Serenity on High offers self contained homes that can be booked out for any length of time, from a single night to as long as you please. The magnificent bush setting is within walking distance of Halls Gap, and is perfect for families. (www.stayz.com.au/7117).

Day 4: Halls Gap to Bendigo.

This easy drive will take you about two and a half hours to complete its 206 kilometres. Get onto the Pyrenees Highway and turn north at Castlemaine to reach Bendigo. Take it slow through the remainder of the Grampians from Halls Gap, enjoying the jagged mountainous scenery for a last time. The country you drive through is far from flat however, as you traverse in and around the Great Dividing Range. Lush farmlands and wineries greet you as Bendigo and its surrounding Goldfields get closer.

Bendigo is a historically significant town, rising out of the gold rush of over 150 years ago. Lavish Victorian architecture is sure to enchant you, and although the gold rush is over Bendigo is brimming over with other riches in the guise of its arts, culture, food, wine and heritage.

Dont Miss:

Central Deborah Mine

For the full mining experience and to feel what miners in old and modern times go through, go to Central Deborah mine and go on the Deep Shaft tour that takes you way below the earths surface. You can also tour the surface of the mine with its vintage machinery, or try your hand at some gold panning. Take home souvenirs of your experience from the gift shop. (www.central-deborah.com)

Other Attractions:

Vintage Tram Tour

The Vintage Tram Tour gives you the luxury of a hop-on hop-off tour around the city, all done to audio commentary that informs you about the places you are viewing and the heritage of the town. (www.bendigotramways.com)

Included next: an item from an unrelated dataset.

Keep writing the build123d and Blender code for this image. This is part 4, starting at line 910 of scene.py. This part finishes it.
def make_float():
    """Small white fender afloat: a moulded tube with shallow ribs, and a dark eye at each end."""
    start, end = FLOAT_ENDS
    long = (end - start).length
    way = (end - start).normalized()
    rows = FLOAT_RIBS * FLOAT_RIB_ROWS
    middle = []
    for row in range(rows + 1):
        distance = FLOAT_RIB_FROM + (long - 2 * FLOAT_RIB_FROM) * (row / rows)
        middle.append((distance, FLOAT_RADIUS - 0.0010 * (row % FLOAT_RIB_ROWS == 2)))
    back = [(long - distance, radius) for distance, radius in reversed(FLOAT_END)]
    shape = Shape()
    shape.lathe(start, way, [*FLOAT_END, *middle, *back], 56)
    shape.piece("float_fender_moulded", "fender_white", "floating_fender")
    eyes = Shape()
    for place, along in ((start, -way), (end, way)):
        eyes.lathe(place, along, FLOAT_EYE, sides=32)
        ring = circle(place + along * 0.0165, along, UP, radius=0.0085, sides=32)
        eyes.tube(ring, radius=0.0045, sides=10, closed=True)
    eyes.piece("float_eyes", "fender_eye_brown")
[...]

The Chinese Golden Dragon Museum

The Chinese Golden Dragon Museum is a tribute to the proud history and cultural importance of the Chinese community in Bendigo. Guided tours will allow you to experience Chinese arts and crafts and culture. (www.goldendragonmuseum.org)

Where to Stay:

Robinley Caravan Park

Robinley Caravan Park offers cabins, caravans and powered camping sites. Its a family owned complex that has clean and modern amenities. Tap into the local knowledge of the owners and use this as an affordable base to explore Bendigo from.

Gold Nugget Tourist Park.

The Gold Nugget Tourist Park has luxury accomodation, camping and caravan sites. A wealth of entertainment facilities include an internet kiosk, a heated pool, two playgrounds, a mini golf course and free wireless broadband to all sites. The toilets, the kitchen and all other amenities are kept spotless, and this park comes highly recommended. (www.goldnugget.com.au)

Day 5: Bendigo to Melbourne

This short drive of 146 kilometres will take you under two hours, so an early start will give you ample to time to explore the wonders of the big city. The drive itself is an easy run down the Calder freeway, and with a busy day ahead of you experiencing the cultural buzz that Melbourne is renowned for that is as much a drive as you need.

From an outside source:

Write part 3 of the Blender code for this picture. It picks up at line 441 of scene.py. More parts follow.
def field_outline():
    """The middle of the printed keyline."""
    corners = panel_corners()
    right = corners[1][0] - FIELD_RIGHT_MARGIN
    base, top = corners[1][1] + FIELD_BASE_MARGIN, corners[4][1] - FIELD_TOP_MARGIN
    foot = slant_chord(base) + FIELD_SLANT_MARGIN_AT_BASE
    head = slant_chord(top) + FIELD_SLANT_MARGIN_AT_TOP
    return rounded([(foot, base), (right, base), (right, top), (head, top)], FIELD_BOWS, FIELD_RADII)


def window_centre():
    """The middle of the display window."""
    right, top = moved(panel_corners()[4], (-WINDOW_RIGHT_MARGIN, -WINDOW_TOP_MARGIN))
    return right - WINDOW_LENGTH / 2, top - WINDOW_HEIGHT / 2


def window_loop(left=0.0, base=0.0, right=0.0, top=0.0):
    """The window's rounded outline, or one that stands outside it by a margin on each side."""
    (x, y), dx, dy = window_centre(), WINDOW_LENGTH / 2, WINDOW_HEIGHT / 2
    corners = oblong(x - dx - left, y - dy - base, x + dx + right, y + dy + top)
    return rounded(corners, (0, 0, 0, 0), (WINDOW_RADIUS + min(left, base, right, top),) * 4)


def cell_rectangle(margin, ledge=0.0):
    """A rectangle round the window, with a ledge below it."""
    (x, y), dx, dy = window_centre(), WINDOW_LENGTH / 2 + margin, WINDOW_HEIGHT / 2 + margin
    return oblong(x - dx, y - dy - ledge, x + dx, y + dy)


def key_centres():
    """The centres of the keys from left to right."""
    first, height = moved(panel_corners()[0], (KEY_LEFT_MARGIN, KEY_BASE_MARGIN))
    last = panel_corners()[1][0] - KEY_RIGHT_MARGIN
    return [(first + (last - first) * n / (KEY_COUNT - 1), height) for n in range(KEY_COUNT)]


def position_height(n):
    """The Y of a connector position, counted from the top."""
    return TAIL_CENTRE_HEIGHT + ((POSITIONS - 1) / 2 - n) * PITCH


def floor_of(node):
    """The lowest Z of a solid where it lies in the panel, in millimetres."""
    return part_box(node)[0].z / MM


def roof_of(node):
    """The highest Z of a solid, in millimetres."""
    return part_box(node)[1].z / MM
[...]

The tricky thing about visiting Melbourne is figuring out where to start! You could fill weeks with sight seeing and still not see everything, so you will probably want to spend more than a day in this city.

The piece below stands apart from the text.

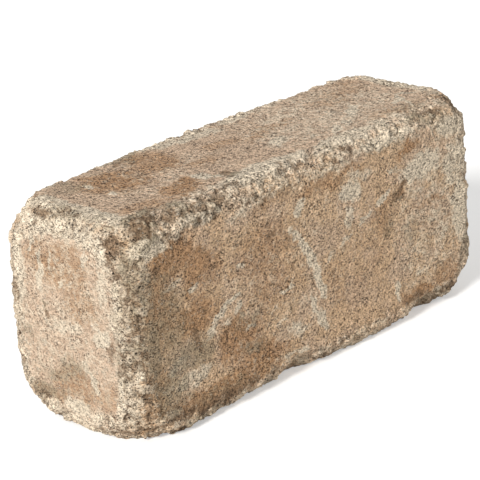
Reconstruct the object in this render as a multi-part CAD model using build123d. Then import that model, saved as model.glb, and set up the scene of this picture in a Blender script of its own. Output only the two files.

Melbourne is the cultural hub of Australia, and the numerous art galleries and museums are testament to this. The people of Melbourne are also sports mad, and many of the nations great sporting events are held here. World famous stadiums such as the Melbourne Cricket Ground and the Rod Laver tennis arena host world class sporting events, and on non-event days guided tours will inform and entertain you.

Dont Miss:

The Melbourne Museum.

The Melbourne Museum is an exciting and innovative attraction that represents the heart and soul of Melbournes arts and culture scene. Plan your day around one of the many exhibitions that the museum hosts, or lose yourself in the amazing IMAX theatre. Entry is only six dollars, and students and children are free. (www.melbourne.museum.vic.gov.au)

Other Attractions:

Rialto Observation Deck.

See a birds eye view of the city and its surrounds from Melbournes highest tourist attraction, the Rialto Towers Observation Deck. Situated on the 55th floor of the Rialto Towers, on a clear day you can see as far as 60 kilometres away. (www.melbourne360rialto.com.au)

Melbourne Cricket Ground.

The Melbourne Cricket Ground was built in 1838, and since then has been one of the worlds leading cricket sites. Guided tours will show you the inner workings of this famous stadium, and you will be able to see which of your cricketing heroes has made it into the Hall of Fame. (www.mcg.org.au)

Where to Stay:

Big 4 Dandenong Tourist Park.

The Big 4 Dandenong Tourist Park lies in a picturesque setting in the southern suburbs of the city. It offers a range of accomodation including holiday units, luxury cabins and powered camping sites. Clean cooking facilities, a recreation room and a bbq area will help make your stay relaxing and pleasant. (big4dandenongtouristpark.com.au OR www.big4.com.au)

Big 4 Melbourne Holiday Park

If you want to be closer to the action of the city centre, then stay at the Big 4 Melbourne Holiday Park. The facilites and accomodation options are similar to the Dandenong Tourist Park because they are of the same chain, but this Park is more easily accessible from the city via public transport routes. (melbourne-holiday-park.vic.big4.com.au/ OR www.big4.com.au)

End of your Trip:

Return your campervan and start working on that scrapbook!